There are some things that i would like to discuss with
Mr. Elder regarding next years event should i be asked to attend again. I will do so with Mr.Elder in person hopefully
over many a cold beer!Remember Bob, i drink alot!!!!

Should any of you want to discuss this further . I can be reached through Bugei trading co.

Again , congratulations to all of the winners and participants in the event.

Tony Alvarez
Bugei Trading Co.

Kokusai Iai Tate-Do Renmei

bob elder
12th October 2000, 22:31
Hello Big Tony. Glad you're back . What is it you train in? I could not recognoze the style. But I will tell anyone that will listen how graceful you move for someone your size and how your focus is right on. Also, now that the madnes has died down and I have some video to study , I can get a grip on the tai kai. I would say that I can't tell about who cut once or more than once without taking a tally, but someone did say the one of the judges was confused and several times called the wrong name. I know now from the judges meeting at the house that next year the registration will be finished 1 week early so the charts can be done in advance. That way we start on time and also folks from the same dojo don't initially compete with each other. I had hoped when the dust settled that in the winners pictures was 1 of our guys and someone else from the visiting dojos. I did get some photos from some participants and was trying to get them on ( our soon to be up) Toyama Ryu webpage. But I am off to Japan tomorrow ( along with Mike Femal and Bob Lampp) for training and a tai kai on the 22nd. So the web page will not be up before Nov. I hope you come back next year for a better run event. Bob Elder , and yes I have been known to drink one or 2 beers! Also, what event are you hosting? Thanks for the time

PYRO
15th October 2000, 07:55
Tony,
The tameshigiri events were supposed to be single elimination and were run as single elimination.

However, there was an error in nidan /Sandan. A participant that was eliminated in round 1 was accidently called up for round 2 and the error was not discovered until after he cut. They corrected it by having the correct pair cut. That is why it appeared that some people were getting 2 chances.

In Yodan and above there were only 4 participants, so if you are awarding 3 places each one will get to cut twice.

I hope this helps some.

By the way I had a great time partying with you and the others after the banquet. Believe it or not, I did end up going to Denny's after the rest of you went to your rooms. I was too jazzed to sleep. :D

socho
15th October 2000, 16:39
"However, there was an error in nidan /Sandan.
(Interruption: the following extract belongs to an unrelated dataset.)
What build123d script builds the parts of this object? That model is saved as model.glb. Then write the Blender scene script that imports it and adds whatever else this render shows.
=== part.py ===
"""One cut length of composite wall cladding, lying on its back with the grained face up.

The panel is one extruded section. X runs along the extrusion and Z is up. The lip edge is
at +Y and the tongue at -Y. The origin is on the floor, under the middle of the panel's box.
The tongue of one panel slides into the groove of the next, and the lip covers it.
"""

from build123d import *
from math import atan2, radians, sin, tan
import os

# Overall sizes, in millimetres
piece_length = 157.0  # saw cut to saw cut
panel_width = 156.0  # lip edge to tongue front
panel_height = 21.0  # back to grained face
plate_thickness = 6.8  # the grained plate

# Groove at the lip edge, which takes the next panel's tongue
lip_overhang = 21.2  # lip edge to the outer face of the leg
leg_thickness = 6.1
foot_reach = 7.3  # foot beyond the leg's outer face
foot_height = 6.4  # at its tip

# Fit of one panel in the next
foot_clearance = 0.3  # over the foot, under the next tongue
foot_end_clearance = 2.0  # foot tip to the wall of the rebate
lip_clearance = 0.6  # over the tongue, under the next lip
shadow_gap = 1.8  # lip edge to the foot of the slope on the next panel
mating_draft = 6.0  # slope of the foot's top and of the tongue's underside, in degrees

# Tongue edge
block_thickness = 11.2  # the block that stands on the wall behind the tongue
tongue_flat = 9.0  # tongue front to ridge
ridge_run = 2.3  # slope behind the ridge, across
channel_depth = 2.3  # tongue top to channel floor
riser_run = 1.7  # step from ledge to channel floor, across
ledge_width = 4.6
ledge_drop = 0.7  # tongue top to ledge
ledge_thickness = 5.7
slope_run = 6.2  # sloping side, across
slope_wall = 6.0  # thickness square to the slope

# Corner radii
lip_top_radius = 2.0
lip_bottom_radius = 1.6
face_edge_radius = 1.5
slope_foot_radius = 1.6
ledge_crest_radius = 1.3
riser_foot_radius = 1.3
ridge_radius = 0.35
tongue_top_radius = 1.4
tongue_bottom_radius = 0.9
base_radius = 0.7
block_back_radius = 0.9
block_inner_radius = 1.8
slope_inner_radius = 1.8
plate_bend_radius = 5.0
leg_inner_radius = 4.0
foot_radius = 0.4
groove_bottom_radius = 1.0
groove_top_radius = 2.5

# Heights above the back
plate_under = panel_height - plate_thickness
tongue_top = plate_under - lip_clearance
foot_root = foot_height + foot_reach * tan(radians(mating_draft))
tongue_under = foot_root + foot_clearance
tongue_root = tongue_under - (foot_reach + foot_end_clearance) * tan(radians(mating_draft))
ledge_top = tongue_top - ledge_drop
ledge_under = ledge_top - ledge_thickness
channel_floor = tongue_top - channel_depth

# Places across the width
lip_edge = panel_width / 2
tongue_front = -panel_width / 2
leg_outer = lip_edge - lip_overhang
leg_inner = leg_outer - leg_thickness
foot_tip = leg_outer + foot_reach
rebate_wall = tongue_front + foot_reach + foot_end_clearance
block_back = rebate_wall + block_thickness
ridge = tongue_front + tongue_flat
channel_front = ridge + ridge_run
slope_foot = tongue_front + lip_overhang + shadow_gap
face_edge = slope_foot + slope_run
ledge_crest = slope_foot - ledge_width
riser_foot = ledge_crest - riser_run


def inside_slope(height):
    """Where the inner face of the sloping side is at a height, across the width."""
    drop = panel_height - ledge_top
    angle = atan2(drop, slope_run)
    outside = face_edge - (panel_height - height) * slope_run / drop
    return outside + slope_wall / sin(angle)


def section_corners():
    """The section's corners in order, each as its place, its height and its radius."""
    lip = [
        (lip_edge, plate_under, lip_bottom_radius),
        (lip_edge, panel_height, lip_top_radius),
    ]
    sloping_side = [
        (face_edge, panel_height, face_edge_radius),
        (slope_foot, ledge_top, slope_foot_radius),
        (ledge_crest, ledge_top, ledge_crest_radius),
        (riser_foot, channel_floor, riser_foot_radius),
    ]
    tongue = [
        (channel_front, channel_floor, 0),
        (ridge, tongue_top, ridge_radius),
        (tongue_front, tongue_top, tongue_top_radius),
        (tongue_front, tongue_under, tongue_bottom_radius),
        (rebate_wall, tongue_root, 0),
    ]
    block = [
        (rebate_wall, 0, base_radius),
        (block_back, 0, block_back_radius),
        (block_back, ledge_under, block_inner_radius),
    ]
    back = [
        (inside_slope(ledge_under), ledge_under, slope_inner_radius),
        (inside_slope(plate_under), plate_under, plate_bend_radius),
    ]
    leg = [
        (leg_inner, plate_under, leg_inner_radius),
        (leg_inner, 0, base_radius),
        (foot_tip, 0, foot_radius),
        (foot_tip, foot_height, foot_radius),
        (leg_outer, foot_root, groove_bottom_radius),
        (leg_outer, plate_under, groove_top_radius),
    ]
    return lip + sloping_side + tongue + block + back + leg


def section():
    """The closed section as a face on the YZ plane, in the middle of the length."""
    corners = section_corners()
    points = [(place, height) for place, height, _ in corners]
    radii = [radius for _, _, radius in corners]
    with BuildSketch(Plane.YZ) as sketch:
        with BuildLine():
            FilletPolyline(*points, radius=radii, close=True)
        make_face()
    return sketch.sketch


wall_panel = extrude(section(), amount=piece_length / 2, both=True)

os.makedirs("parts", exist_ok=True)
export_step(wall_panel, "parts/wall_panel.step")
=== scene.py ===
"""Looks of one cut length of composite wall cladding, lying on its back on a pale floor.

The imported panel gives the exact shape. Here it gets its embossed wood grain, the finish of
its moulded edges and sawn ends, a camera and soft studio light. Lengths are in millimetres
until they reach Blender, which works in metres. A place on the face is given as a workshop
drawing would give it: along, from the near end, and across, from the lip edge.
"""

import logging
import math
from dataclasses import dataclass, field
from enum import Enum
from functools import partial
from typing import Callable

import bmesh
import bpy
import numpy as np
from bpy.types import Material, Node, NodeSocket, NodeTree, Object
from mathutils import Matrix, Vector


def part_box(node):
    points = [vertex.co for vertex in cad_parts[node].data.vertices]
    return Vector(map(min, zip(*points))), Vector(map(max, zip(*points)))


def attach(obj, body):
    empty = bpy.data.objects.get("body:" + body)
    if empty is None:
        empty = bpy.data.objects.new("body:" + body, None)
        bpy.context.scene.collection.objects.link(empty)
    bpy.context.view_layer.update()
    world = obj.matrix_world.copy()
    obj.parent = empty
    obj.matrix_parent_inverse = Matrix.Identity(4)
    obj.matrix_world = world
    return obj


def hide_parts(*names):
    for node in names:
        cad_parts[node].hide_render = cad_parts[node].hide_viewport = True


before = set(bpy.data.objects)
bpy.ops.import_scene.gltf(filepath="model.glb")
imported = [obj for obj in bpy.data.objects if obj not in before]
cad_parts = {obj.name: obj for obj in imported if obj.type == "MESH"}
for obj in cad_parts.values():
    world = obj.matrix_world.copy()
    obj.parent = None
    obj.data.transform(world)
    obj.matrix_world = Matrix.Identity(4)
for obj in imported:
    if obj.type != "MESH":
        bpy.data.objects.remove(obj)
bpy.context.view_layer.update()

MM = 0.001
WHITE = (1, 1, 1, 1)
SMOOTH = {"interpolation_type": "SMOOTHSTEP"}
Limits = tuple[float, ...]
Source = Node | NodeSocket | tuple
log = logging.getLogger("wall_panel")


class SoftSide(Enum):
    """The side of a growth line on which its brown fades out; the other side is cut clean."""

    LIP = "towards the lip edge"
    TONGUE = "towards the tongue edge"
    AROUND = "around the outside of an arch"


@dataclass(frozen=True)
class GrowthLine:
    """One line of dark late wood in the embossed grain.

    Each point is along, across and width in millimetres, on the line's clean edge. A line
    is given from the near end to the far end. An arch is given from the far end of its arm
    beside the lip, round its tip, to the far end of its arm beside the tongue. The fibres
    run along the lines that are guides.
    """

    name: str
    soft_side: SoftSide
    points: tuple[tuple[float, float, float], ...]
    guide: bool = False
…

A participant that was eliminated in round 1 was accidently called up for round 2 and the error was not discovered until after he cut. They corrected it by having the correct pair cut."

Not the only error. I made it through the first round in nidan/sandan tameshigiri, but was eliminated (by Tom Smyth) in the second round. Best I could have gotten from there would have been third. However, in the third and final round, I was called up to cut for 1st/2nd place, and Tom was called up to cut for third place! We approached the judges together and tried to fix this, but they were sure nothing was wrong. Maybe it was just a long day, jet lag, whatever, but now that the dust has settled, you should be able to check this on the video that someone is making.

Don't let isolated incidents like this be your overall impression of the Tai Kai. It was still a great success, with a very good turn out and lots of support. Met some great sword people there that I hope to form lasting friendships with, or at the least, lasting (friendly) rivalries. Stuff happens, we try to fix it and move on, hope to do better next time. I'm sure Bob and company would be receptive to constructive suggestions for the next one (like giving Tom a 'bye' so he doesn't kill me in the first round of kata next time).

I'd be very interested to hear comments and comparisions of the West Coast Regional tai kai that is going on even as we speak (email?).